The scaring off demons type, though, is to me the surprising one for being so obviously demon-like and yet being on a church which is supposed to represent the opposite. The irony of it constantly amazes me, and puzzles me why people should do such a potentially dangerous thing. Fight fire with fire, but it always struck me as rather like keeping a large vicious dog that probably does not like you in order to scare away a large vicious dog that probably does not like you. Still, some of the carvings they produced to do it are fascinating.
I'm not sure anyone really knows, but I suppose gargoyles as a building accessory probably started off life either as plain guttering or as totems to ward off evil spirits. They've obviously evolved a bit. Presumably there was a paranoid group of people who were seriously into scaring off spirits or other people, and had a strong penchant for artistic plumbing. Who knows?

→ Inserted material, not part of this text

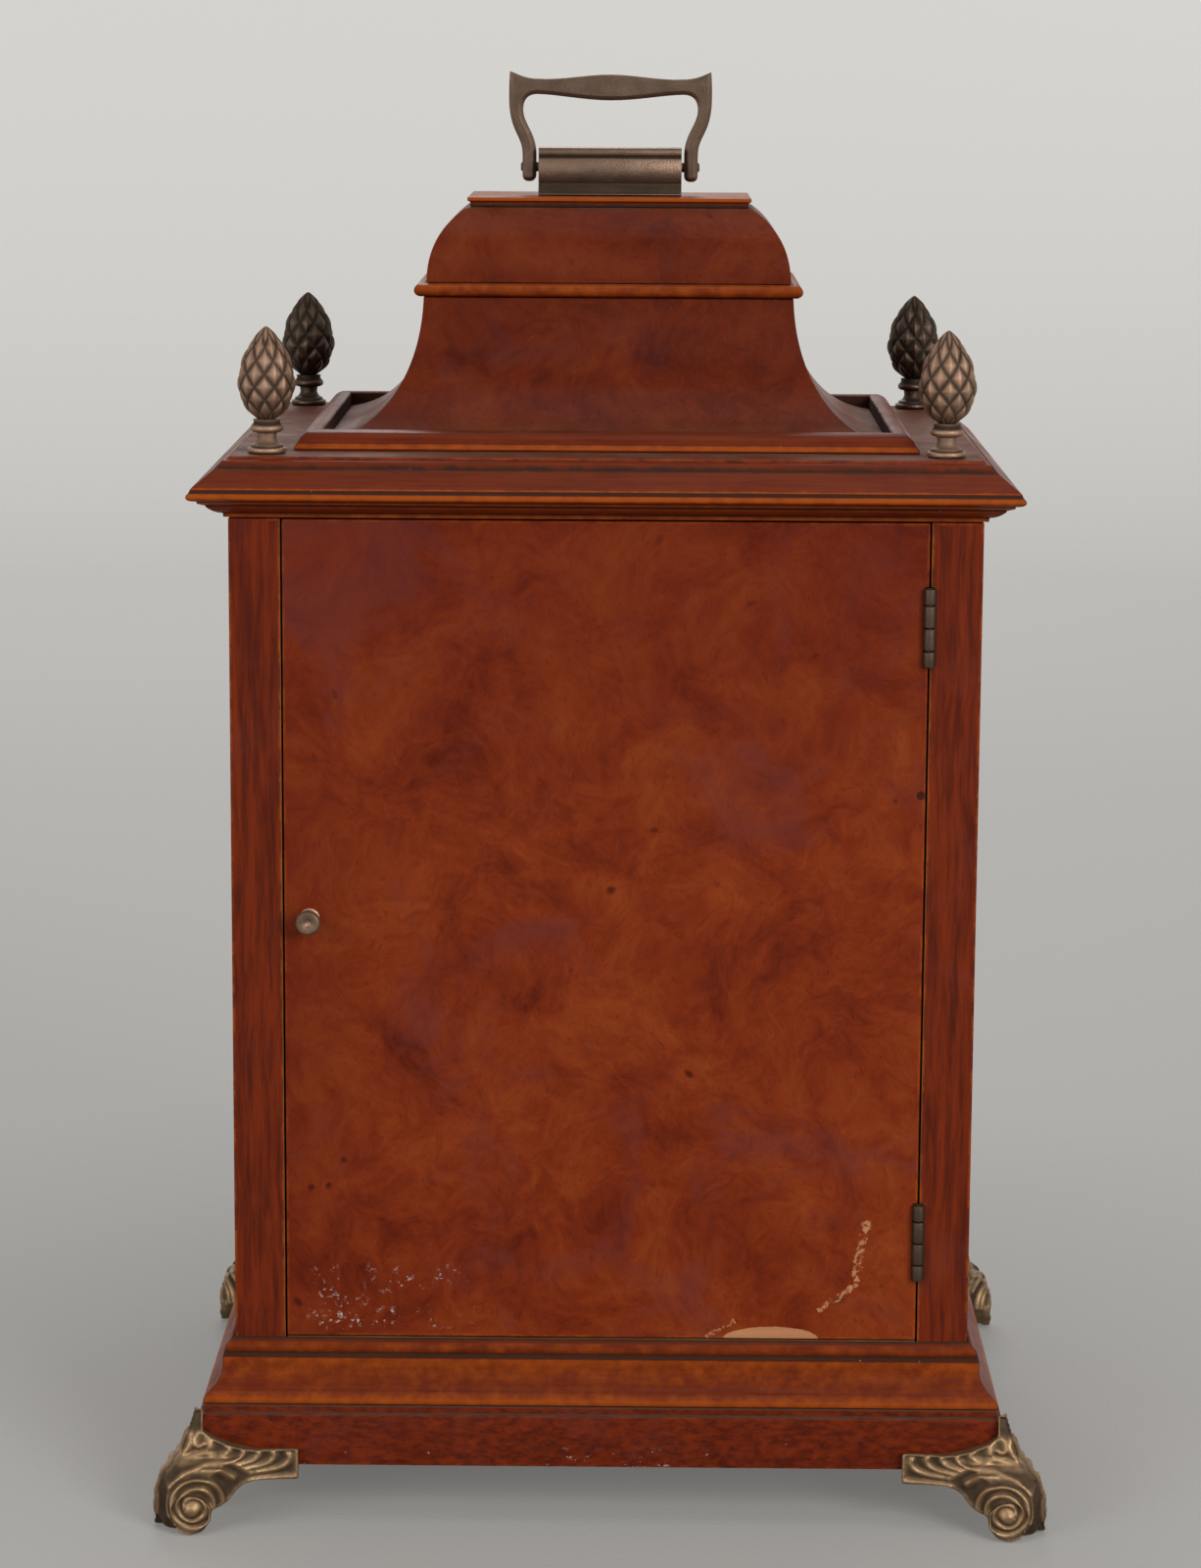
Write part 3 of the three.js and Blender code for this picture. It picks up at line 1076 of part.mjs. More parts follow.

Some claim evolution has gone further and that there is a sub-type of "mobile gargoyle", but so far I've only heard of this happening with the scary-functional type, to whit, Constable Downspout of Terry Pratchett fame (downspout being the name of the tube or channel through which they shed the rain). Constable Downspout would (or will or does) move about roofs to watch for criminal activity and report back to the City Watch, snacking on the odd careless pigeon. Whether our world's gargoyles move is obviously less certain, although some look as though they would on a moonless night if you just turned away for a moment. Nevertheless, whatever else they do or don't do in the privacy of their own rooftops, there's no doubt they're very, very, very good at keeping still and watching.... you.
I've written (well, plagiarised to be honest) about the Medieval mind and attitude to religion in various discussions, so here we look at the other big time for gargoyle carvings, the Victorian era.
The mind frame of Victorians was significantly different from medieval people, many were devout Christians but science and superstition were not as bound up in religion as in medieval times. I would argue therefore that gargoyles almost certainly had much less spiritual impact, and were much more a decorative feature. With the Victorians' virtual obsession for all things Gothic, it was probably inevitable they should use gargoyles.
The Victorians seem to have both copied medieval gargoyle styles and invented their own. Sadly though, they used much less variety of form (no women carrying the devil on their backs, no hideous men) and also mass produced many of them. For many gargoyles they used almost a standard pattern. A dragony, griffony, winged thing, wi' sharpy claws and nasty big pointy teeth - a stylised Gothic thing, part dangerous beast, part showing off, in the way that Victorians did a lot. Concrete devils of the night, rather than a reference to the devils inside a person.
So while the Middle Ages was bound up with the soul and with symbolism, the Victorians appear much more concerned with the look of the thing. They did however come up with the standard image of a gargoyle that affects us even in the 21st century - what did YOU originally think of as the classic gargoyle? A hairy man? Or a dragon?